● Required task: Copy, without any alteration, the lines from the one that includes "aft feet, height" up to and including the one that includes "before = set(bpy.data.objects)".

● Listing:
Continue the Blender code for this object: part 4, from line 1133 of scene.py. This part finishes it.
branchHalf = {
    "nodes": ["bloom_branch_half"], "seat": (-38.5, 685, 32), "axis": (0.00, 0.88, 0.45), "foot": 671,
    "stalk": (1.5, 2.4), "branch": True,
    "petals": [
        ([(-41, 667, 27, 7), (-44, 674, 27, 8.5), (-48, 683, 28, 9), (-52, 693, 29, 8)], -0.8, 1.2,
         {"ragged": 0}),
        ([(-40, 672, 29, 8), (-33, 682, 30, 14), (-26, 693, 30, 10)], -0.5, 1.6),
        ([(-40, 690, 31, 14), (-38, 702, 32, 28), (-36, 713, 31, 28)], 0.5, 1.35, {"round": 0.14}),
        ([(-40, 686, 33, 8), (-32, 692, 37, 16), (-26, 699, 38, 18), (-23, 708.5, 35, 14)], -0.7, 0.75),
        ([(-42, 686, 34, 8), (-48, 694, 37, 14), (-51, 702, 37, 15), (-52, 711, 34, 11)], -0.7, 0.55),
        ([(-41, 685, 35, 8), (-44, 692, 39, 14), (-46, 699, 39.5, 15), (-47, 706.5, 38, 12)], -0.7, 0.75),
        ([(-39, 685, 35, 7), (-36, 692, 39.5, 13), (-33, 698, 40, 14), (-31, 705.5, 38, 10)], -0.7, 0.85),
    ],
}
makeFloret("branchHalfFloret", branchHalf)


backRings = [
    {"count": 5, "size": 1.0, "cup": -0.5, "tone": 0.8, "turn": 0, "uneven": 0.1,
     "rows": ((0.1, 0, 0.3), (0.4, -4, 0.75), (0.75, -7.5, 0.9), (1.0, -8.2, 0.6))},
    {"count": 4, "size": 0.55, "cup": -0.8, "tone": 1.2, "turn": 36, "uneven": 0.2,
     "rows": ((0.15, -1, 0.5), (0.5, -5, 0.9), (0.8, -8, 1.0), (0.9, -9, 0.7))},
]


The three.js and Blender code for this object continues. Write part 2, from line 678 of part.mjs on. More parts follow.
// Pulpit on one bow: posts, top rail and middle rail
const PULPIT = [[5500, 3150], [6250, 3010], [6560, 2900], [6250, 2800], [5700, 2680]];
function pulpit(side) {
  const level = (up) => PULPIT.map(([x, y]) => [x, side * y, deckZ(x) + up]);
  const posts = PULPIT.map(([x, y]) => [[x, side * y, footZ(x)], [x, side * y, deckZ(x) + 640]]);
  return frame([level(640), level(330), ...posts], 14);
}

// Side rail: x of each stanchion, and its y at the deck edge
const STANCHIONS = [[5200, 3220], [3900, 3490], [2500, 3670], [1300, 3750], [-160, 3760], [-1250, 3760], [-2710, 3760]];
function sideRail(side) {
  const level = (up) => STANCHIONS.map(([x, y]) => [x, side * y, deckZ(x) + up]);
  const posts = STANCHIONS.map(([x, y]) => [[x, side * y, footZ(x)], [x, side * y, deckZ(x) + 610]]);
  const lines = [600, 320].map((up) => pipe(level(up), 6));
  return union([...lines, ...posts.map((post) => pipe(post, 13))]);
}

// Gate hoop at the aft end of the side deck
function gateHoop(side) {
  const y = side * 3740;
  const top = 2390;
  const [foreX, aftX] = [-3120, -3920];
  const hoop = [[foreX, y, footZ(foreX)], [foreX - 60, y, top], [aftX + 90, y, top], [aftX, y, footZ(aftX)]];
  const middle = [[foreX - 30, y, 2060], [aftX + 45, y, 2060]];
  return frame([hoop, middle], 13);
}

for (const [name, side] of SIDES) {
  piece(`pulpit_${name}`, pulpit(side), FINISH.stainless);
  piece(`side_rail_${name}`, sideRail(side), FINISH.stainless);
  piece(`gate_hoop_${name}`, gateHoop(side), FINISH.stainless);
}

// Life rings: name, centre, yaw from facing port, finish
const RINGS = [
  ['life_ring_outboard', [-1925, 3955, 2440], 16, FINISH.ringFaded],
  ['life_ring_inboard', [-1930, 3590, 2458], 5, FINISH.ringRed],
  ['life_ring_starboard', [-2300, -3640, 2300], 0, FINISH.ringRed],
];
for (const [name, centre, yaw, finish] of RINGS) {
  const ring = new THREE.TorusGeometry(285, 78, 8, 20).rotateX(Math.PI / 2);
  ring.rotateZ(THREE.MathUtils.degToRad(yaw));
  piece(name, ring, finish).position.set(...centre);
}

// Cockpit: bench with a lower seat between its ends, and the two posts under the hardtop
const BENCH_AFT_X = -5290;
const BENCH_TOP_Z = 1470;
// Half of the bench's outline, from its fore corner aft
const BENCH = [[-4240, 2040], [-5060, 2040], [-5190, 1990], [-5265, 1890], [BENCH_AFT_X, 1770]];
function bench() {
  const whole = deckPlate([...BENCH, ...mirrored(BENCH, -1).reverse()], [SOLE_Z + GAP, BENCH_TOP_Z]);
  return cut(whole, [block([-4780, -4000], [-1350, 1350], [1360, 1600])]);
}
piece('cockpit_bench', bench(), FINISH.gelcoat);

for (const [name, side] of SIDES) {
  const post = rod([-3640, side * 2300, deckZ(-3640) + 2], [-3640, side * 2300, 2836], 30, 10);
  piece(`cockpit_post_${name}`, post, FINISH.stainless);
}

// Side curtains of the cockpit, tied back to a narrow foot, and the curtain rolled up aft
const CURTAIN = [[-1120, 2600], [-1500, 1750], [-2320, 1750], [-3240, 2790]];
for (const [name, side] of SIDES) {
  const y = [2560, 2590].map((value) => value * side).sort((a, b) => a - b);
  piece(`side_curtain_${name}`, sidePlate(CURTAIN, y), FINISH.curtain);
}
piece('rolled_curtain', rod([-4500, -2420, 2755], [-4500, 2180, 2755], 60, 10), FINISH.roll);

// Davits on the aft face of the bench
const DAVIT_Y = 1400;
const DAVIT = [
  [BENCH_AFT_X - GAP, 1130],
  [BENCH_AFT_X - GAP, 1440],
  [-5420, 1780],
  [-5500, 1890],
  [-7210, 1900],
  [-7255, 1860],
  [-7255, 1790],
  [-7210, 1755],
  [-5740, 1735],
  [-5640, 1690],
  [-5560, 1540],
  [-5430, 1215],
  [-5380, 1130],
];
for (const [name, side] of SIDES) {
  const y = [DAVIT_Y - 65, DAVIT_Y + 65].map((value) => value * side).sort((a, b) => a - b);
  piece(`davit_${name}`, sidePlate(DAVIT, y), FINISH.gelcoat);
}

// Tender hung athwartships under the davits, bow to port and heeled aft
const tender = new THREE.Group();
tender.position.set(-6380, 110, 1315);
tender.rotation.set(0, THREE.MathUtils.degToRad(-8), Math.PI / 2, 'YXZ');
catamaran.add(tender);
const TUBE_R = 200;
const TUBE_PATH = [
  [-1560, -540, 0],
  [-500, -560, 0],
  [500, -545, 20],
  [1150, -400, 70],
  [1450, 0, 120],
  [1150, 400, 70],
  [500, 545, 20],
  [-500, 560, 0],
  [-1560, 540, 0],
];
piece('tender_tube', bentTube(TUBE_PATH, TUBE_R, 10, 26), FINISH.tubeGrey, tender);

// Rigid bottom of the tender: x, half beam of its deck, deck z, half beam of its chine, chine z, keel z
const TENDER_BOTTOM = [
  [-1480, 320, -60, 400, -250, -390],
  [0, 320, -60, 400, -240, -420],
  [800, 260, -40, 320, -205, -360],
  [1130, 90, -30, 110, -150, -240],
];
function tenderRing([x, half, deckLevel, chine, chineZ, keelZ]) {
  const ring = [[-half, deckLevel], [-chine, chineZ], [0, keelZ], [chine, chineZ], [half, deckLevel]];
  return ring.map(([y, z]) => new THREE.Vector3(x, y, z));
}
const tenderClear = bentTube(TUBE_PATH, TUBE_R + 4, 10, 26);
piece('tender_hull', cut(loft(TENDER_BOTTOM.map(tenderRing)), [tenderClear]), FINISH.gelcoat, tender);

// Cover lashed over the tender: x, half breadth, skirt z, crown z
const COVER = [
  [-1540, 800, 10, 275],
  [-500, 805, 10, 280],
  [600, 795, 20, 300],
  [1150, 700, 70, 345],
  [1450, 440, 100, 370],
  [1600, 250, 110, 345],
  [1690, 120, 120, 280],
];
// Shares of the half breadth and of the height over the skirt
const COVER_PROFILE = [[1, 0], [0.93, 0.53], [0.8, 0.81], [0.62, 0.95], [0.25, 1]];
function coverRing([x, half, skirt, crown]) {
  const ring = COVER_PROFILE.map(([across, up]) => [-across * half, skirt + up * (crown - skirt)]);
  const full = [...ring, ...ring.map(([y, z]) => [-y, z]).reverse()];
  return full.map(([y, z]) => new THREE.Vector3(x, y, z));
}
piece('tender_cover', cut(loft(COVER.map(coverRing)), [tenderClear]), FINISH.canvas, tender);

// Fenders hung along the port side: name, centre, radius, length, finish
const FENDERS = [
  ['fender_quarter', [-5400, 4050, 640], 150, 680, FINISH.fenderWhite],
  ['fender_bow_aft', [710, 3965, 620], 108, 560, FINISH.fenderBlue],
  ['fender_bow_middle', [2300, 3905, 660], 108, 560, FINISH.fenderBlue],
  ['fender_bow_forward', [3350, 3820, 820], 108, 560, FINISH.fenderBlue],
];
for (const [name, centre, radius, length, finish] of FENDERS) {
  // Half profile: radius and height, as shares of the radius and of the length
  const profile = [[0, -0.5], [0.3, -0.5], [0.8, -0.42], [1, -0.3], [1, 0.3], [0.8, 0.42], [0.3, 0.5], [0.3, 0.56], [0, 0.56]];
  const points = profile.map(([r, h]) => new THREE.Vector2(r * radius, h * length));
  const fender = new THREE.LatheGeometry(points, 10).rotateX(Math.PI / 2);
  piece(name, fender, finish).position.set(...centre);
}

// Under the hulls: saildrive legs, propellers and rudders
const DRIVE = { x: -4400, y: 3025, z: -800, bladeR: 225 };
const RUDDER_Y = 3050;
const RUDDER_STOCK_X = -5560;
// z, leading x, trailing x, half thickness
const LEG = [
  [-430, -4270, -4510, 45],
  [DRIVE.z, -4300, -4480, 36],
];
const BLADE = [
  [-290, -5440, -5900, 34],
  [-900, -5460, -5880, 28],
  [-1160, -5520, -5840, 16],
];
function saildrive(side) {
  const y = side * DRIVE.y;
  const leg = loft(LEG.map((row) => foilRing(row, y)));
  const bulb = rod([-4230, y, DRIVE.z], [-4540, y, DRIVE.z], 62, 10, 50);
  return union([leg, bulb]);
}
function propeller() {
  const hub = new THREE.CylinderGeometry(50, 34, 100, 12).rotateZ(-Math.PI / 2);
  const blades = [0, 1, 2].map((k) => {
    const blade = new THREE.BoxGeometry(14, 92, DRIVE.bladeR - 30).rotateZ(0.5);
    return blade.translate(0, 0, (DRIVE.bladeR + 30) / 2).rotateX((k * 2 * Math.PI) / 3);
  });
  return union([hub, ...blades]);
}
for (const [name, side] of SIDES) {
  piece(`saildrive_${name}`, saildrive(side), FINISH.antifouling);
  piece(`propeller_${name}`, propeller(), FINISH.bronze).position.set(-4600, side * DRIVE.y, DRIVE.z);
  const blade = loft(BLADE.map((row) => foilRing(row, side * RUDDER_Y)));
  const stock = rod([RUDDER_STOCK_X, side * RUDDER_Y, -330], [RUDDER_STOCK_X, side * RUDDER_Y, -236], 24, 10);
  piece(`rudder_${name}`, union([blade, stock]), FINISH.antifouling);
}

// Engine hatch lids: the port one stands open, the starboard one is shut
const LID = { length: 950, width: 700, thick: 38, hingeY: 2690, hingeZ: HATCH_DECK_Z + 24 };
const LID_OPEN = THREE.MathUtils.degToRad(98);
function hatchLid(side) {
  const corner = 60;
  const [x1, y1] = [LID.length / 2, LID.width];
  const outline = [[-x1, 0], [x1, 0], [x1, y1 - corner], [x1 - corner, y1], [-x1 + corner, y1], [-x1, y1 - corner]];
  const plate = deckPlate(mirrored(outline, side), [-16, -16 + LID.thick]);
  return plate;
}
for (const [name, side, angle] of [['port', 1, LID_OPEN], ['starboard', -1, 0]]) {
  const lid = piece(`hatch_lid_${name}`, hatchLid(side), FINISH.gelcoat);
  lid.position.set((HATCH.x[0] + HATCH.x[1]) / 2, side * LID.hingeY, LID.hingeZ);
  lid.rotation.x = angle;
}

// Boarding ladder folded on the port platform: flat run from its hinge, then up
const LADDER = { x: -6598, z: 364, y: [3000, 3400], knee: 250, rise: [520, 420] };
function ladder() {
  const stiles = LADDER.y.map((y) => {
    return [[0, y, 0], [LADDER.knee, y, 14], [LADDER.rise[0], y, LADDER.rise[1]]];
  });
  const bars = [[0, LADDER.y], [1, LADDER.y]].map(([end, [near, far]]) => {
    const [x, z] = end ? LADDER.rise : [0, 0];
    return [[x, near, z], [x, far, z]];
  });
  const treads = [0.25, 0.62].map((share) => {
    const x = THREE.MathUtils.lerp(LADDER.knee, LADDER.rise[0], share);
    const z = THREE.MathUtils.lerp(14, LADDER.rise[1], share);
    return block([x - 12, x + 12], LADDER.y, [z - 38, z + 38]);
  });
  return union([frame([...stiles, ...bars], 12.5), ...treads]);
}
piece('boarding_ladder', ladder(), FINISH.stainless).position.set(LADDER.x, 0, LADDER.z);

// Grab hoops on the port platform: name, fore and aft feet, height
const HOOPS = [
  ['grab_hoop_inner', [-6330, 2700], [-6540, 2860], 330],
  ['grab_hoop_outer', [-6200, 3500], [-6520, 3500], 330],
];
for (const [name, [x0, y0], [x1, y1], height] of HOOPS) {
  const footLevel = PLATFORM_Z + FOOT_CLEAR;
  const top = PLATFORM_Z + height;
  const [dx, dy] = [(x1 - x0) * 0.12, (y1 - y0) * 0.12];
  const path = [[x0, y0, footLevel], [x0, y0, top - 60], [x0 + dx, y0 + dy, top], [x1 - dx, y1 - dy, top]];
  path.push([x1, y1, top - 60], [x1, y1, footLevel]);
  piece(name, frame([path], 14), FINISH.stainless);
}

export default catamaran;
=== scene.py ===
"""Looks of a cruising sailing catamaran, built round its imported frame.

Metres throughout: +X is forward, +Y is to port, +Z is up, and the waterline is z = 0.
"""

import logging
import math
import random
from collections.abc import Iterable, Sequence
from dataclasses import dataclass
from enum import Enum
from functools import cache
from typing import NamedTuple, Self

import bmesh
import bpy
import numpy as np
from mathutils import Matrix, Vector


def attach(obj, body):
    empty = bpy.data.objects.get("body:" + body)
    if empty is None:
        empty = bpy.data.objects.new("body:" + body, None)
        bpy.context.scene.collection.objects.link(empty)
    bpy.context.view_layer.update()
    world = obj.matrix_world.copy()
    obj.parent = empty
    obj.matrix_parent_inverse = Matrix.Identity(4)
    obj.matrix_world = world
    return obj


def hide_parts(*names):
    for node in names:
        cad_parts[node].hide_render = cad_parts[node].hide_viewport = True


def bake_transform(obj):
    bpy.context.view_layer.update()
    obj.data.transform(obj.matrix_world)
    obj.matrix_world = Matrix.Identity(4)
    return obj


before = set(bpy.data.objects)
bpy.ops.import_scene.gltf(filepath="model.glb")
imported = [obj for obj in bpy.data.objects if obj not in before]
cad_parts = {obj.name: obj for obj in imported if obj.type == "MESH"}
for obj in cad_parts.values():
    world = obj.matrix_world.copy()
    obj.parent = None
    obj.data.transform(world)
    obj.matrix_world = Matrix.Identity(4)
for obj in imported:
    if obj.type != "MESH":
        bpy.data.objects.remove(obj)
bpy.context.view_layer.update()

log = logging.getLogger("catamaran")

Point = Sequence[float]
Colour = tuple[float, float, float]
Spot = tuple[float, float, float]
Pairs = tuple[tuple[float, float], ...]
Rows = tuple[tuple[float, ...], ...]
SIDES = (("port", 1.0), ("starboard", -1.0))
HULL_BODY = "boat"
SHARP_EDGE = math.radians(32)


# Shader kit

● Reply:
// Grab hoops on the port platform: name, fore and aft feet, height
const HOOPS = [
  ['grab_hoop_inner', [-6330, 2700], [-6540, 2860], 330],
  ['grab_hoop_outer', [-6200, 3500], [-6520, 3500], 330],
];
for (const [name, [x0, y0], [x1, y1], height] of HOOPS) {
  const footLevel = PLATFORM_Z + FOOT_CLEAR;
  const top = PLATFORM_Z + height;
  const [dx, dy] = [(x1 - x0) * 0.12, (y1 - y0) * 0.12];
  const path = [[x0, y0, footLevel], [x0, y0, top - 60], [x0 + dx, y0 + dy, top], [x1 - dx, y1 - dy, top]];
  path.push([x1, y1, top - 60], [x1, y1, footLevel]);
  piece(name, frame([path], 14), FINISH.stainless);
}

export default catamaran;
=== scene.py ===
"""Looks of a cruising sailing catamaran, built round its imported frame.

Metres throughout: +X is forward, +Y is to port, +Z is up, and the waterline is z = 0.
"""

import logging
import math
import random
from collections.abc import Iterable, Sequence
from dataclasses import dataclass
from enum import Enum
from functools import cache
from typing import NamedTuple, Self

import bmesh
import bpy
import numpy as np
from mathutils import Matrix, Vector


def attach(obj, body):
    empty = bpy.data.objects.get("body:" + body)
    if empty is None:
        empty = bpy.data.objects.new("body:" + body, None)
        bpy.context.scene.collection.objects.link(empty)
    bpy.context.view_layer.update()
    world = obj.matrix_world.copy()
    obj.parent = empty
    obj.matrix_parent_inverse = Matrix.Identity(4)
    obj.matrix_world = world
    return obj


def hide_parts(*names):
    for node in names:
        cad_parts[node].hide_render = cad_parts[node].hide_viewport = True


def bake_transform(obj):
    bpy.context.view_layer.update()
    obj.data.transform(obj.matrix_world)
    obj.matrix_world = Matrix.Identity(4)
    return obj


before = set(bpy.data.objects)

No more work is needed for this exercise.